Apart from "eat plenty and healthy" the other instruction I received was to keep exercising and that I've managed to do so far.  There is a gym with cardio and weights on the Hopkins campus - intended for staff, but long term patients like me can get access.  I've been there regularly and the other day was able to make it out to an Earthtreks climbing wall as well.

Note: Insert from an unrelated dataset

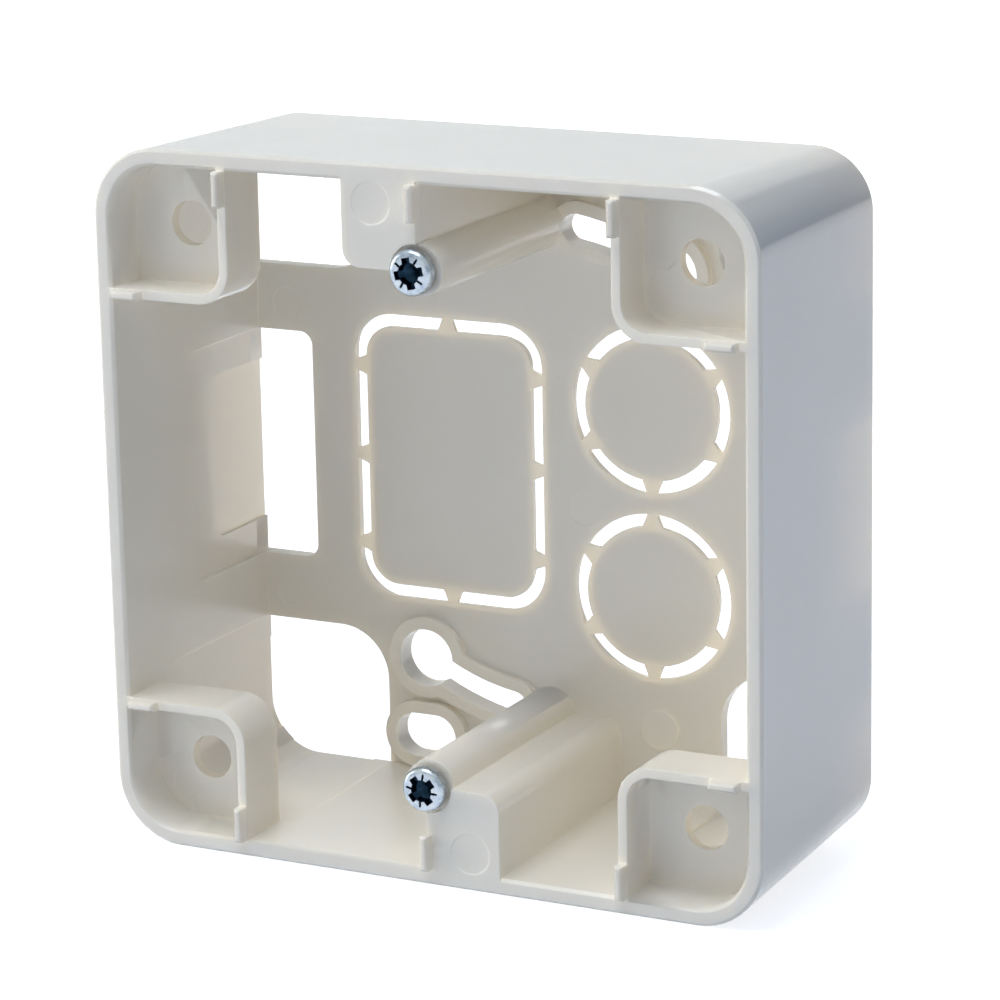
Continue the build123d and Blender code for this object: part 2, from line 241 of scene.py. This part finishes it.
def head_top(x, y):
    """Height of the head's top above its seat, in mm: the dome less its recess and marks.

    The recess is the union of a cross and a round middle, 1.7 - 0.55 r deep, whose sides slope
    over 0.1 mm. The marks are a thin cross between its arms, 0.3 mm deep."""
    r = np.hypot(x, y)
    recess = np.minimum(cross(x, y, RECESS_REACH, RECESS_HALF_WIDTH), r - MIDDLE_RADIUS)
    deep = np.clip(-recess / RECESS_SLOPE, 0, 1) * (1.7 - 0.55 * r)
    mark = cross((x + y) / np.sqrt(2), (x - y) / np.sqrt(2), MARK_REACH, MARK_HALF_WIDTH)
    return dome(r) - np.maximum(deep, np.clip(-mark / MARK_SLOPE, 0, 1) * MARK_DEEP)


def thread_radius(down, angle):
    """Radius of the shank in mm: core plus a helical crest, faded at both ends.

    The crest is a clipped triangle wave of down / PITCH + angle / 2 pi, and the last
    0.6 mm taper to a point of 0.5 mm less."""
    phase = (down / PITCH + angle / (2 * pi)) % 1
    crest = np.clip(1.35 - 2.6 * np.abs(phase - 0.5), 0, 1)
    left = SHANK_DEEP - down
    fade = np.clip(down / 0.8, 0, 1) * np.clip(left / 0.9 + 0.12, 0, 1)
    point = 0.5 * np.clip(1 - left / 0.6, 0, 1)
    return CORE_RADIUS + (CREST_RADIUS - CORE_RADIUS) * crest * fade - point


def screw_mesh(name, turn, side):
    """The whole screw as rings of radius and height over the angle round its axis.

    They run from the middle of the recess over the head's edge to the shank's tip."""
    angle = np.arange(AROUND)[None] * 2 * pi / AROUND
    top = np.linspace(0, HEAD_RADIUS, HEAD_RINGS)[:, None] + 0 * angle
    down = np.arange(0, SHANK_DEEP + 0.01, PITCH / RINGS_A_TURN)[:, None]
    radius = np.concatenate([top, HEAD_RADIUS - HEAD_EDGE[:, :1] + 0 * angle,
                             thread_radius(down, angle), 0 * angle])
    height = np.concatenate([head_top(top * np.cos(angle), top * np.sin(angle)),
                             HEAD_EDGE[:, 1:] + 0 * angle, 0 * angle - down,
                             0 * angle - SHANK_DEEP])
    across = radius * np.cos(angle + radians(turn))
    up = radius * np.sin(angle + radians(turn)) + side * SCREW_HEIGHT
    points = np.stack([across, -(SEAT + height), up], -1).reshape(-1, 3) * MM
    step = np.arange(AROUND)
    after = (step + 1) % AROUND
    row = np.arange(len(radius) - 1)[:, None] * AROUND
    faces = np.stack([row + step, row + after, row + AROUND + after, row + AROUND + step], -1)
    mesh = bpy.data.meshes.new(name)
    mesh.from_pydata(points.tolist(), [], faces.reshape(-1, 4).tolist())
    settle(mesh, 0)
    return mesh


def zinc_steel(name, screw_z, tones=("#8C99A8", "#B4BEC8", "#C9CFCF"), low=0.18, high=0.4):
    """Blue zinc on turned steel, or with darker tones painted shade on the steel in the recess and
    just under the head.

    To the eye it is a cool grey that changes in patches of 0.9 mm, with fine rings round
    the screw's axis. The rings are drawn coarser than the real turning marks, to show. At
    scale 1 a wave texture's rings are pi / 10 apart."""
    material, tree, shader, where = new_material(name)
    centred = add_node(tree, "ShaderNodeVectorMath", {0: where, 1: (0, 0, screw_z)},
                       operation="SUBTRACT")
    rings = add_node(tree, "ShaderNodeTexWave",
                     {"Vector": centred.outputs[0], "Scale": pi / 10 / RING_SPACING,
                      "Distortion": 1.5, "Detail": 2.0},
                     wave_type="RINGS", rings_direction="Y")
    patches = add_node(tree, "ShaderNodeTexNoise",
                       {"Vector": where, "Scale": 1 / PATCH, "Detail": 4.0, "Roughness": 0.6})
    tone = add_node(tree, "ShaderNodeValToRGB", {"Fac": patches.outputs["Fac"]},
                    zip((0.25, 0.5, 0.75), tones))
    tree.links.new(tone.outputs["Color"], shader.inputs["Base Color"])
    rough = add_node(tree, "ShaderNodeMapRange",
                     {"Value": patches.outputs["Fac"], "To Min": low, "To Max": high})
    tree.links.new(rough.outputs["Result"], shader.inputs["Roughness"])
    bump = add_node(tree, "ShaderNodeBump",
                    {"Height": rings.outputs["Fac"], "Strength": 0.3, "Distance": RING_HEIGHT})
    tree.links.new(bump.outputs["Normal"], shader.inputs["Normal"])
    shader.inputs["Metallic"].default_value = 1.0
    return material


for place, side, turn in (("upper", 1, 12), ("lower", -1, 38)):
    axis_z = side * SCREW_HEIGHT * MM
    bright = zinc_steel(place + "_blue_zinc_steel", axis_z)
    # Painted shade: a darker, rougher copy of the zinc stands in for the shade in the recess and
    # under the head.
    painted_shade_steel = zinc_steel(place + "_painted_shade_recess_steel", axis_z, ("#101C28", "#1B2E3E", "#2A4152"),
                      0.3, 0.5)
    screw = add_piece(place + "_screw_thread", screw_mesh(place + "_screw_thread", turn, side),
                      place + "_screw", "zinc_steel", place + "_screw", bright, painted_shade_steel)
    faces = screw.data.polygons
    centres = np.empty(len(faces) * 3)
    faces.foreach_get("center", centres)
    across, out, up = centres.reshape(-1, 3).T / MM
    from_axis = np.hypot(across, up - side * SCREW_HEIGHT)
    height = -out - SEAT
    # Faces in the recess and on the shank's first millimetre under the head get the painted shade
    # material.
    sunk = (from_axis < PAINTED_SHADE_WITHIN) & (height < dome(from_axis) - PAINTED_SHADE_BELOW)
    faces.foreach_set("material_index", (sunk & (height > PAINTED_SHADE_LOWEST)).astype(np.int32))


# Floor.
# A white studio floor under the rim's lower edge keeps the shadow. Its glow is added only
# for what is seen straight, in a mirror or through glass, and lights nothing.

FLOOR_REACH = 4.0
FLOOR_GLOW = 0.78
floor_low = cad_box[0][2]
floor_mesh = bpy.data.meshes.new("studio_floor")
floor_mesh.from_pydata([(x * FLOOR_REACH, y * FLOOR_REACH, floor_low)
                        for x, y in ((-1, -1), (1, -1), (1, 1), (-1, 1))], [], [(0, 1, 2, 3)])
floor = bpy.data.objects.new("studio_floor", floor_mesh)
bpy.context.scene.collection.objects.link(floor)

white_floor, tree, shader = new_material("white_studio_floor")[:3]
shader.inputs["Base Color"].default_value = linear("#CFD6E1")
shader.inputs["Roughness"].default_value = 0.9
shader.inputs["Specular IOR Level"].default_value = 0.0
rays = add_node(tree, "ShaderNodeLightPath").outputs
seen = add_node(tree, "ShaderNodeMath", {0: rays["Is Camera Ray"], 1: rays["Is Glossy Ray"]},
                operation="MAXIMUM")
seen = add_node(tree, "ShaderNodeMath", {0: seen.outputs[0], 1: rays["Is Transmission Ray"]},
                operation="MAXIMUM")
glow = add_node(tree, "ShaderNodeEmission", {"Strength": FLOOR_GLOW})
nothing = add_node(tree, "ShaderNodeEmission", {"Strength": 0.0})
extra = add_node(tree, "ShaderNodeMixShader",
                 {0: seen.outputs[0], 1: nothing.outputs[0], 2: glow.outputs[0]})
both = add_node(tree, "ShaderNodeAddShader", {0: shader.outputs[0], 1: extra.outputs[0]})
tree.links.new(both.outputs[0], tree.nodes["Material Output"].inputs["Surface"])
floor_mesh.materials.append(white_floor)


# Backdrop and light.
# The room is white where the camera sees it, and pale in mirrors, with one grey card behind
# on the right. Its light cools towards the right. Soft lamps stand above and on the left,
# close to the plane of the rim, a weak one stands in front, and one behind lights the thin
# walls through.

CARD_TOWARDS = (0.36, 0.9, 0.24)
world = bpy.data.worlds.new("studio")
bpy.context.scene.world = world
world.use_nodes = True
tree = world.node_tree
direction = add_node(tree, "ShaderNodeTexCoord").outputs["Generated"]
split = add_node(tree, "ShaderNodeSeparateXYZ", {0: direction})
sideways = add_node(tree, "ShaderNodeMath", {0: split.outputs["X"], 1: 0.5, 2: 0.5},
                    operation="MULTIPLY_ADD")
cooling = add_node(tree, "ShaderNodeValToRGB", {"Fac": sideways.outputs[0]},
                   ((0.0, "#FAFCFF"), (0.55, "#B8C6D8"), (1.0, "#32507F")))
card = add_node(tree, "ShaderNodeVectorMath", {0: direction, 1: CARD_TOWARDS},
                operation="DOT_PRODUCT")
pale = add_node(tree, "ShaderNodeValToRGB", {"Fac": card.outputs["Value"]},
                ((0.9, "#DCE4E9"), (0.94, "#76869C")))
room = add_node(tree, "ShaderNodeBackground", {"Color": cooling.outputs["Color"], "Strength": 0.5})
mirrored = add_node(tree, "ShaderNodeBackground", {"Color": pale.outputs["Color"], "Strength": 1.0})
white = add_node(tree, "ShaderNodeBackground", {"Color": (1, 1, 1, 1), "Strength": 1.0})
rays = add_node(tree, "ShaderNodeLightPath").outputs
gloss = add_node(tree, "ShaderNodeMath",
                 {0: rays["Is Glossy Ray"], 1: rays["Is Transmission Ray"]}, operation="MAXIMUM")
mixed = add_node(tree, "ShaderNodeMixShader",
                 {0: gloss.outputs[0], 1: room.outputs[0], 2: mirrored.outputs[0]})
mixed = add_node(tree, "ShaderNodeMixShader",
                 {0: rays["Is Camera Ray"], 1: mixed.outputs[0], 2: white.outputs[0]})
tree.links.new(mixed.outputs[0], tree.nodes["World Output"].inputs["Surface"])


def add_lamp(name, place, size, power, colour, mirrored=True):
    """A square soft lamp turned to the origin, seen in mirrors or not."""
    light = bpy.data.lights.new(name, "AREA")
    light.size = size
    light.energy = power
    light.color = linear(colour)[:3]
    lamp = bpy.data.objects.new(name, light)
    bpy.context.scene.collection.objects.link(lamp)
    lamp.location = place
    lamp.visible_glossy = mirrored
    x, y, z = place
    lamp.rotation_euler = (float(np.arctan2(np.hypot(x, y), z)), 0,
                           float(np.arctan2(-y, -x)) - pi / 2)


add_lamp("key_softbox", (-0.1, -0.27, 0.85), 0.45, 3.8, "#F4F8FF")
add_lamp("left_softbox", (-0.8, -0.24, 0.15), 0.45, 2.6, "#FFFBF4")
add_lamp("front_softbox", (0.0, -1.2, 0.2), 0.8, 0.75, "#FFF3E6")
add_lamp("back_softbox", (-0.25, 0.8, 0.1), 0.5, 5.2, "#FFF2E2", mirrored=False)


# Camera.
# Place, direction and focal length come from the frame's own corners in the photograph.

camera_data = bpy.data.cameras.new("camera")
camera_data.sensor_width = 36
camera_data.lens = 148.553
camera = bpy.data.objects.new("camera", camera_data)
bpy.context.scene.collection.objects.link(camera)
camera.location = (0.213633, -0.428464, 0.118678)
camera.rotation_euler = (radians(75.622), radians(1.096), radians(27.011))
bpy.context.scene.camera = camera
bpy.context.scene.view_settings.view_transform = "Standard"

So that seems good news.

And I am beyond blessed by the cherishing care of my wife Liane.  When I get confused or frightened or angry, her wisdom and love are like a refreshing drink of cold water on a broiling summer's day.  When we made those "in sickness and in health" vows back in 1986, we meant them: but somehow I hadn't really thought through what it would mean to be the person who receives the cherishing, the sick one, the needy one.  We so like to think of ourselves as strong, don't we?  Well, sometimes we're not.

For the future: I've had an easy start, and I've met a lot of people who are in a much worse place than I.  I expect the next couple of weeks will be harder than these last ones have been, so keep me in your thoughts and prayers (if you pray).  I so much appreciate all the messages of support that you've sent via Facebook or email or whatever.  They touch my heart.  Thanks a bunch!




Sunday, June 1, 2014

Another Adventure

Liane and I are off to Baltimore tomorrow for me to begin radiation and chemotherapy at the Sidney Kimmel Cancer Center at Johns Hopkins.   Treatment will be every day for several weeks, and we are privileged to be able to stay at the Hackerman-Patz apartments which are right next door and are intended for those who have come from far away to receive treatment at the Center.

I can't help thinking of old Bilbo Baggins: "I think I'm quite ready for another adventure".


I'm not altogether sure that I'm ready for this adventure, but, ready or not, here it comes.  I'll post a few updates to this blog.  I'm hoping to keep the regular material going too (right now I'm thinking about an analysis of the "Solar Roadways" video which many friends have reposted...)  Meanwhile, I find myself chewing on the words of the Heidelberg Catechism:

Q. What is your only comfort in life and death?
A. That I am not my own, but belong — body and soul, in life and in death — to my faithful Savior, Jesus Christ.